[3D code data]
|---|

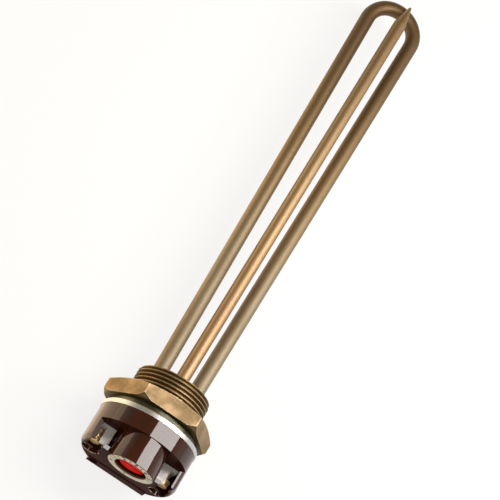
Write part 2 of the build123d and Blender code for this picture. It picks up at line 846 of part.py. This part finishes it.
with BuildPart() as adjuster_knob:
    with BuildSketch(across(knob_back_y)):
        with Locations((0, dial_z)):
            Circle(knob_r)
    extrude(amount=knob_thickness)
    knob_face = adjuster_knob.faces().sort_by(Axis.Y)[0]
    fillet(knob_face.edges(), knob_thickness / 6)
    with BuildSketch(across(knob_face_y)):
        with Locations((0, dial_z)):
            Rectangle(2 * knob_r, knob_slot_width)
    extrude(amount=-knob_slot_depth, mode=Mode.SUBTRACT)
    with BuildSketch(across(knob_back_y)):
        with Locations((0, dial_z)):
            Circle(spindle_neck_r + thread_gap)
    extrude(amount=knob_thickness / 2 + thread_gap, mode=Mode.SUBTRACT)
save(adjuster_knob, "adjuster_knob")
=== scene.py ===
import math

import bpy
from mathutils import Matrix, Vector


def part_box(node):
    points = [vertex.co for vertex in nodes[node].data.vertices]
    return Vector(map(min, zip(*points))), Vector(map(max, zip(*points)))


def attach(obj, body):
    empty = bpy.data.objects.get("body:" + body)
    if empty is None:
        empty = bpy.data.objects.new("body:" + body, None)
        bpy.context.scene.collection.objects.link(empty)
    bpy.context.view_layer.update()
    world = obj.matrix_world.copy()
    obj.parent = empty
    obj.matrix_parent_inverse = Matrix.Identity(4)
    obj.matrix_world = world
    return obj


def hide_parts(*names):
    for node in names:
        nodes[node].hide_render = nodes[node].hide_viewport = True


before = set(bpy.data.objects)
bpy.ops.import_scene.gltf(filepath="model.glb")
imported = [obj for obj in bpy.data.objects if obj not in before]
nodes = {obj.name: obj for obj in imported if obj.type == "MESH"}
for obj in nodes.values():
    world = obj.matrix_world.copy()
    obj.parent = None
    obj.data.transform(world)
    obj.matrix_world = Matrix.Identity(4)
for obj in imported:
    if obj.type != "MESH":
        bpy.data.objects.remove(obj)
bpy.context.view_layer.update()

# Screw plug: one brass forging with a hexagon and a parallel male pipe thread, machined all
# over and left bare, so that its skin dulls. The helix is modelled here over a copy of the
# CAD plug, whose plain cylinder is drawn in to the thread's root.

thread_pitch = 0.002309
thread_crest = 0.020955
thread_root = 0.019476
thread_core = 0.0192
thread_flat = 0.10
thread_start = 0.0013
thread_finish = 0.0136
thread_turns = 8
thread_steps = 96
thread_lead_in = 0.975
hex_thickness = 0.009
hex_corner_r = 0.031754
hex_seat_r = 0.0272
hex_seat_slope = 0.364
hex_back_r = 0.0296
hex_edge_glint_width = 0.00028


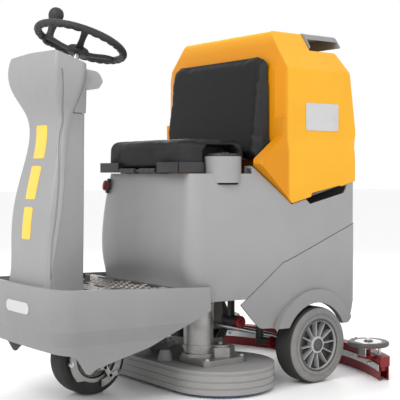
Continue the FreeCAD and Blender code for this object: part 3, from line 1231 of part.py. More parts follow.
def main():
    os.makedirs("parts", exist_ok=True)
    single = {
        "chassis_frame": make_chassis_frame, "front_cowl": make_front_cowl, "footplate": make_footplate,
        "column_rear_cover": make_column_rear_cover, "dash_binnacle": make_dash_binnacle,
        "dash_panel": make_dash_panel, "column_frame": make_column_frame,
        "key_switch": make_key_switch, "direction_switch": make_direction_switch,
        "accelerator_pedal": make_accelerator_pedal,
        "steering_wheel": make_steering_wheel, "steering_knob": make_steering_knob,
        "upper_steering_shaft": make_upper_shaft, "lower_steering_shaft": make_lower_shaft,
        "steering_chain": make_steering_chain, "fork_bearing": make_fork_bearing,
        "drive_fork": make_drive_fork, "drive_motor": make_drive_motor, "front_wheel_hub": make_front_hub,
        "front_tyre": make_front_tyre, "rear_axle": make_rear_axle, "solution_tank": make_solution_tank,
        "battery_bay_liner": make_bay_liner, "battery_pack": make_battery_pack, "rear_skirt": make_rear_skirt,
        "drive_controller": make_drive_controller, "solution_pump": make_solution_pump,
        "solution_filter": make_solution_filter, "filter_cap": make_filter_cap,
        "drain_pipe": make_drain_pipe, "drain_cap": make_drain_cap, "filler_cap": make_filler_cap,
        "emergency_button": make_emergency_button, "seat_cushion": make_seat_cushion,
        "seat_pan": make_seat_pan, "seat_hinge_bracket": make_seat_hinge_bracket,
        "recovery_tank": make_recovery_tank, "seat_back": make_seat_back, "vacuum_motor": make_vacuum_motor,
        "tank_lid": make_tank_lid, "tank_hinge_bracket": make_tank_hinge_bracket,
        "brush_deck": make_brush_deck, "deck_actuator": make_deck_actuator,
        "squeegee_holder": make_squeegee_holder, "squeegee_front_blade": make_squeegee_front_blade,
        "squeegee_rear_blade": make_squeegee_rear_blade, "squeegee_arm": make_squeegee_arm,
        "squeegee_hinge_bracket": make_squeegee_hinge_bracket,
    }
    paired = {
        "rear_tyre": make_rear_tyre, "rear_rim": make_rear_rim, "brush_motor": brush_drive,
        "brush": make_brush, "bumper_roller": make_roller, "squeegee_knob": make_squeegee_knob,
    }
    for name, make in single.items():
        save(name, make())
    for name, make in paired.items():
        left = make()
        save(name + "_left", left)
        save(name + "_right", mirror_x(left))


main()
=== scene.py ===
"""Looks of a compact ride-on floor scrubber-dryer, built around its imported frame."""

from __future__ import annotations

import json
import logging
import math
from collections.abc import Callable, Iterable
from dataclasses import dataclass
from enum import Enum

import bpy
from mathutils import Matrix, Vector

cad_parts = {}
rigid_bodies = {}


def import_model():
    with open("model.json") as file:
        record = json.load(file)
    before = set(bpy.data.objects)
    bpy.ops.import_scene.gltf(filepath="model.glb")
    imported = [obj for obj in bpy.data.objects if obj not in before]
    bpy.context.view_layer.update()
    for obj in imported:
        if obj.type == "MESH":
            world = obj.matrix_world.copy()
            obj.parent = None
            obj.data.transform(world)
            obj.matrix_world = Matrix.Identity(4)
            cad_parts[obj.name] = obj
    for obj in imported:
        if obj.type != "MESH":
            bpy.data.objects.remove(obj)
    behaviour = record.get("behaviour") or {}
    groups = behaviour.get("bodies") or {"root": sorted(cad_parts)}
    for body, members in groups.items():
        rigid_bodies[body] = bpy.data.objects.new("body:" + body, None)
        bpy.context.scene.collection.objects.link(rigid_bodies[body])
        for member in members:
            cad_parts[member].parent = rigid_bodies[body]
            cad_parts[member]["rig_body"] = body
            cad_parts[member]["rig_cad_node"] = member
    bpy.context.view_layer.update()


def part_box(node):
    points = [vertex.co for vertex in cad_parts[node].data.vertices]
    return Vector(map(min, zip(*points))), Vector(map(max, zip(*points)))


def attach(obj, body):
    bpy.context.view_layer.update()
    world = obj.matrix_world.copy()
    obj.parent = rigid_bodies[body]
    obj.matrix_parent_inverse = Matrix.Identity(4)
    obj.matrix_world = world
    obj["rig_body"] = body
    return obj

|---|

◆ WHAT THE TASK ASKS:
Start with the line that contains "extrude(amount=knob_thickness / 2" and end with the line that contains "for node in"; give those lines again exactly, and no others.

◆ RESULT:
    extrude(amount=knob_thickness / 2 + thread_gap, mode=Mode.SUBTRACT)
save(adjuster_knob, "adjuster_knob")
=== scene.py ===
import math

import bpy
from mathutils import Matrix, Vector


def part_box(node):
    points = [vertex.co for vertex in nodes[node].data.vertices]
    return Vector(map(min, zip(*points))), Vector(map(max, zip(*points)))


def attach(obj, body):
    empty = bpy.data.objects.get("body:" + body)
    if empty is None:
        empty = bpy.data.objects.new("body:" + body, None)
        bpy.context.scene.collection.objects.link(empty)
    bpy.context.view_layer.update()
    world = obj.matrix_world.copy()
    obj.parent = empty
    obj.matrix_parent_inverse = Matrix.Identity(4)
    obj.matrix_world = world
    return obj


def hide_parts(*names):
    for node in names:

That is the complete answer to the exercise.